Já era possível vislumbrar a semente da extrema direita, a semente do bolsonarismo, nas manifestações de junho de 2013?
Eu passo o livro inteiro para demonstrar que não. Essa é a tese interpretativa dominante no Brasil: que 2013 foi um movimento de direita. Isso não tem base em nenhum documento, em nenhuma observação, nenhuma pesquisa. Zero. Defender isso é defender uma tese ideológica.
Será que a associação não se torna fácil por conta do uso dos símbolos que depois se tornariam comuns ao bolsonarismo, como camisas da Seleção e cores da bandeira brasileira?
Era um movimento antissistema que, portanto, não tinha uma referência de cor [partidária]. Se a referência foi a camisa da Seleção, que não foi todo mundo, mas foi uma parte, só depois isso foi apropriado [pela extrema direita], porque a coalização que estava no poder, liderada pelo PT, entendeu esse movimento [de 2013] como uma ameaça, como um risco.

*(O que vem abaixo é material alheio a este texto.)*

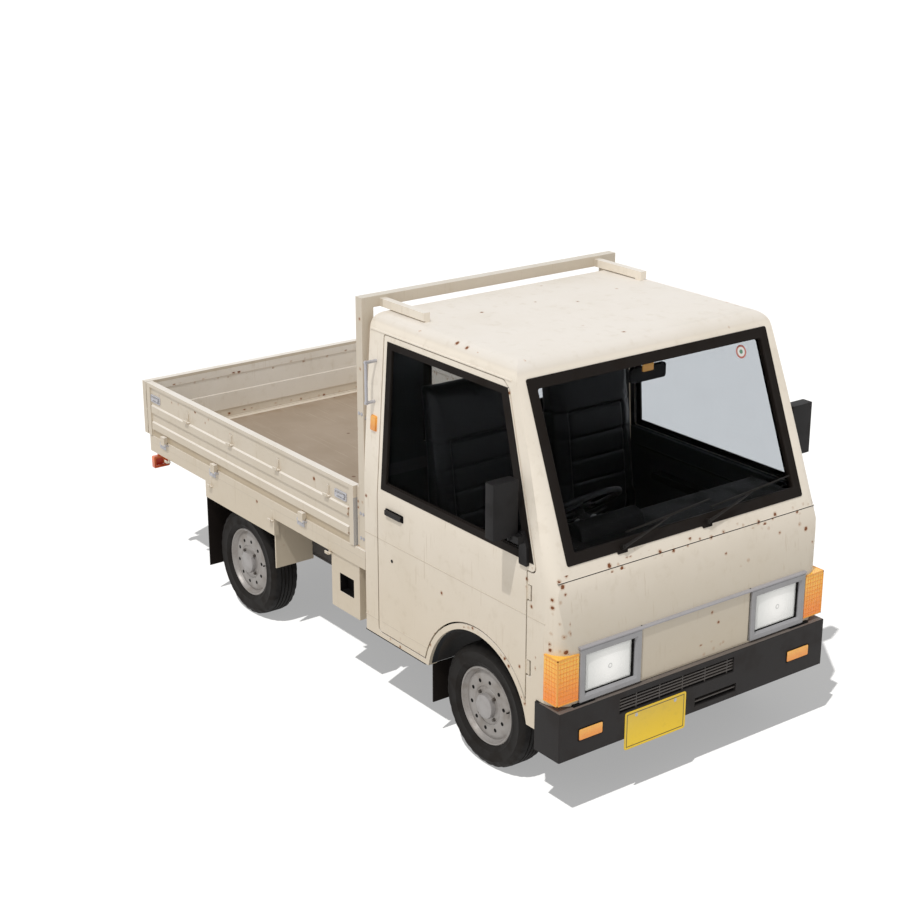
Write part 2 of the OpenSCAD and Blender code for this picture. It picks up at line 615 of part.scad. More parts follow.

E não como uma oportunidade. No momento em que [o PT] fez isso, entregou realmente para a direita os símbolos nacionais e, num segundo momento, já em 2018, para a extrema direita.
Por que essa explicação [que liga 2013 à gênese do bolsonarismo] é fácil? Porque é uma explicação preguiçosa, que não quer olhar para o que aconteceu. O problema todo é que, para a gente sair do buraco onde a gente está, é preciso entender o que aconteceu. Preguiça intelectual não vai nos ajudar a sair do buraco, muito menos um salvacionismo qualquer de dizer que tem uma pessoa que vai resolver isso tudo.
Limites da democracia é o título do seu livro. O Brasil corre o risco de ultrapassar esses limites em 2022?
O risco está posto diante de nós. O país está diante da possibilidade de regredir ao autoritarismo ou de dar um salto tanto no combate às desigualdades como no funcionamento do sistema político. É esta a situação: ou um salto adiante ou uma regressão do pior tipo.